#### [Given problem]
Output the records. Match them exactly.

#### [Stored records]

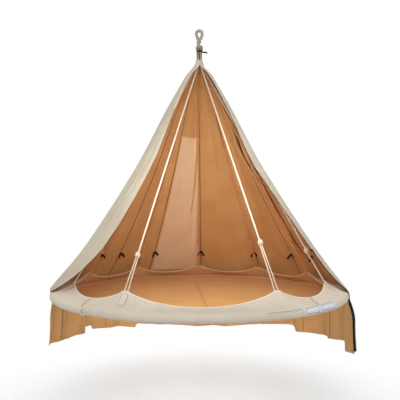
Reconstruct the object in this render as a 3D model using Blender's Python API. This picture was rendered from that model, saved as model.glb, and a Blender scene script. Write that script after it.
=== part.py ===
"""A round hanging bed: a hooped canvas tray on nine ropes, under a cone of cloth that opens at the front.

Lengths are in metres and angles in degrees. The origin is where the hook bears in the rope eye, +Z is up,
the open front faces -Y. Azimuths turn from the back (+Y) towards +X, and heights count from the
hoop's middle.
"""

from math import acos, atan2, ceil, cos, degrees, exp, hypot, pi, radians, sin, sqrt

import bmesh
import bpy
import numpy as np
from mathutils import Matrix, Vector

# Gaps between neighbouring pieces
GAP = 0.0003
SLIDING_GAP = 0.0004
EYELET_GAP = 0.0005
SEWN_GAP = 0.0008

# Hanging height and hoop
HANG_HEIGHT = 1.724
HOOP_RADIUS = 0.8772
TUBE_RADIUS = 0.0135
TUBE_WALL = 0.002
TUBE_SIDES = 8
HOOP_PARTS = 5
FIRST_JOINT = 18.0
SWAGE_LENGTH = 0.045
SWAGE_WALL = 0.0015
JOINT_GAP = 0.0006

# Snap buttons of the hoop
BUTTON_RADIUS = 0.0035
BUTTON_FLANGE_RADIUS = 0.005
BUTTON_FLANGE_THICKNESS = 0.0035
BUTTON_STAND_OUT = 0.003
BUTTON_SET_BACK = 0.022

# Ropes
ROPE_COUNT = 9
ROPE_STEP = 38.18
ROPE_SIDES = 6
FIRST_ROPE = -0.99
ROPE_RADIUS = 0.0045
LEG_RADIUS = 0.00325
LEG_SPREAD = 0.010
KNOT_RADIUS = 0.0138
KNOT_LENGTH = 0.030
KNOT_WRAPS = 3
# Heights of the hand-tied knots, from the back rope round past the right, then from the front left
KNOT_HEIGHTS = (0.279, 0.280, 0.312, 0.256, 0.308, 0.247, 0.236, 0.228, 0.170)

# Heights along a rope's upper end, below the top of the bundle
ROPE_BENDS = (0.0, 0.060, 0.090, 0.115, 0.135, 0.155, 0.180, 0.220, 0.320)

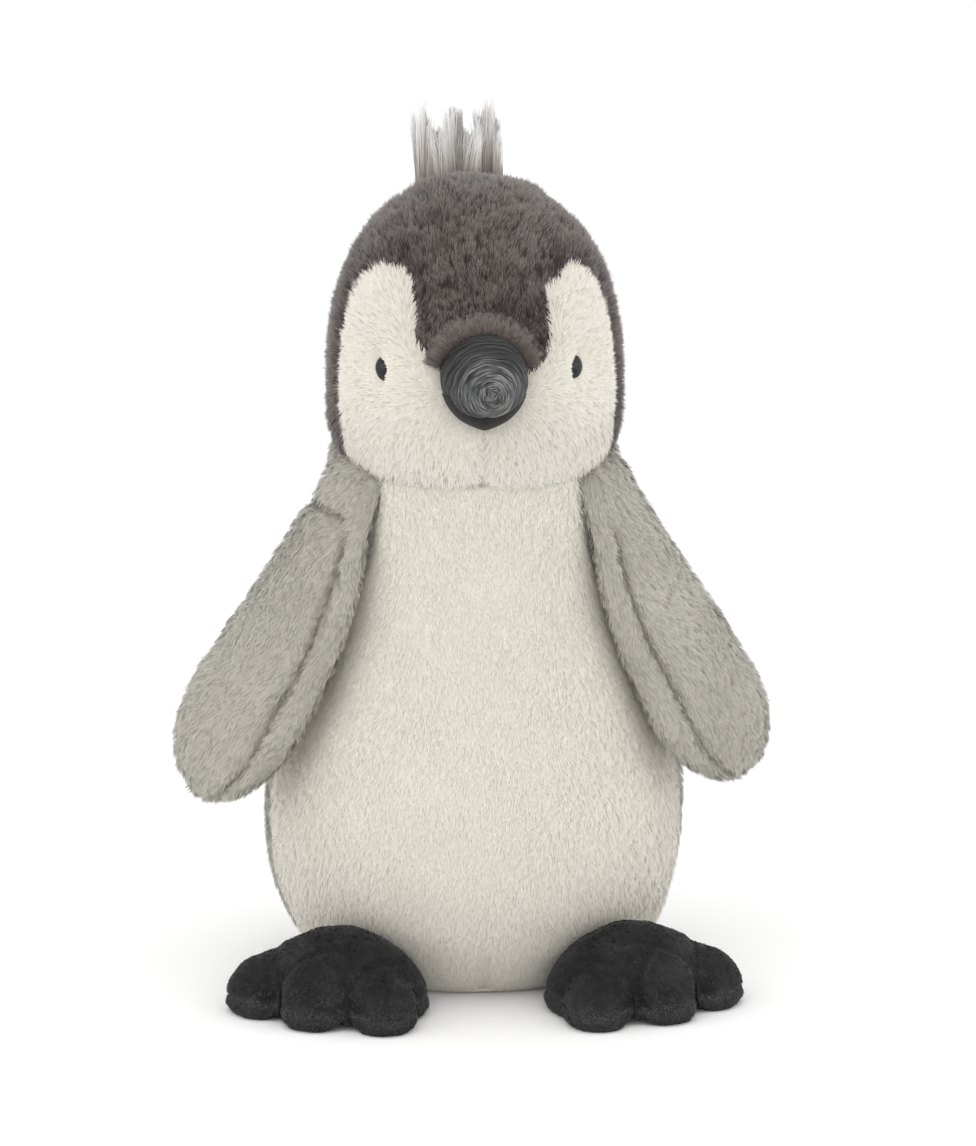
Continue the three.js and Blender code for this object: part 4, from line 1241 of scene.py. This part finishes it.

#### [Exercise result]
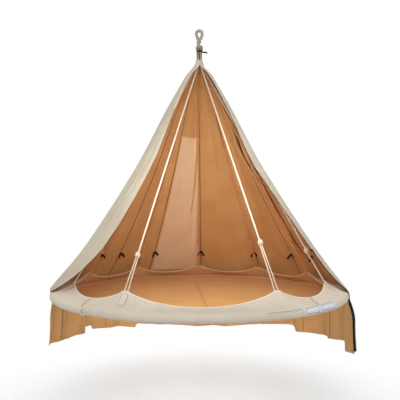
Reconstruct the object in this render as a 3D model using Blender's Python API. This picture was rendered from that model, saved as model.glb, and a Blender scene script. Write that script after it.
=== part.py ===
"""A round hanging bed: a hooped canvas tray on nine ropes, under a cone of cloth that opens at the front.

Lengths are in metres and angles in degrees. The origin is where the hook bears in the rope eye, +Z is up,
the open front faces -Y. Azimuths turn from the back (+Y) towards +X, and heights count from the
hoop's middle.
"""

from math import acos, atan2, ceil, cos, degrees, exp, hypot, pi, radians, sin, sqrt

import bmesh
import bpy
import numpy as np
from mathutils import Matrix, Vector

# Gaps between neighbouring pieces
GAP = 0.0003
SLIDING_GAP = 0.0004
EYELET_GAP = 0.0005
SEWN_GAP = 0.0008

# Hanging height and hoop
HANG_HEIGHT = 1.724
HOOP_RADIUS = 0.8772
TUBE_RADIUS = 0.0135
TUBE_WALL = 0.002
TUBE_SIDES = 8
HOOP_PARTS = 5
FIRST_JOINT = 18.0
SWAGE_LENGTH = 0.045
SWAGE_WALL = 0.0015
JOINT_GAP = 0.0006

# Snap buttons of the hoop
BUTTON_RADIUS = 0.0035
BUTTON_FLANGE_RADIUS = 0.005
BUTTON_FLANGE_THICKNESS = 0.0035
BUTTON_STAND_OUT = 0.003
BUTTON_SET_BACK = 0.022

# Ropes
ROPE_COUNT = 9
ROPE_STEP = 38.18
ROPE_SIDES = 6
FIRST_ROPE = -0.99
ROPE_RADIUS = 0.0045
LEG_RADIUS = 0.00325
LEG_SPREAD = 0.010
KNOT_RADIUS = 0.0138
KNOT_LENGTH = 0.030
KNOT_WRAPS = 3
# Heights of the hand-tied knots, from the back rope round past the right, then from the front left
KNOT_HEIGHTS = (0.279, 0.280, 0.312, 0.256, 0.308, 0.247, 0.236, 0.228, 0.170)

# Heights along a rope's upper end, below the top of the bundle
ROPE_BENDS = (0.0, 0.060, 0.090, 0.115, 0.135, 0.155, 0.180, 0.220, 0.320)

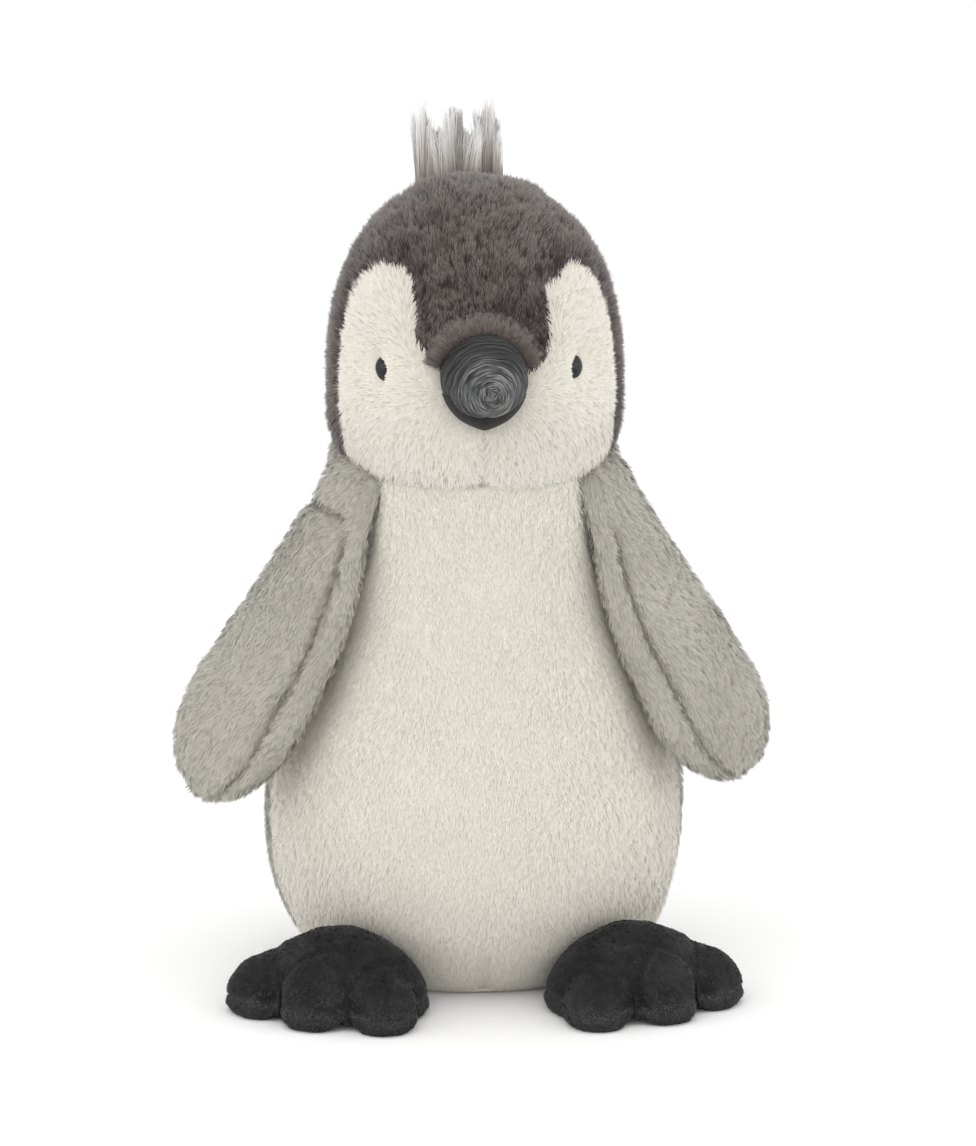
Continue the three.js and Blender code for this object: part 4, from line 1241 of scene.py. This part finishes it.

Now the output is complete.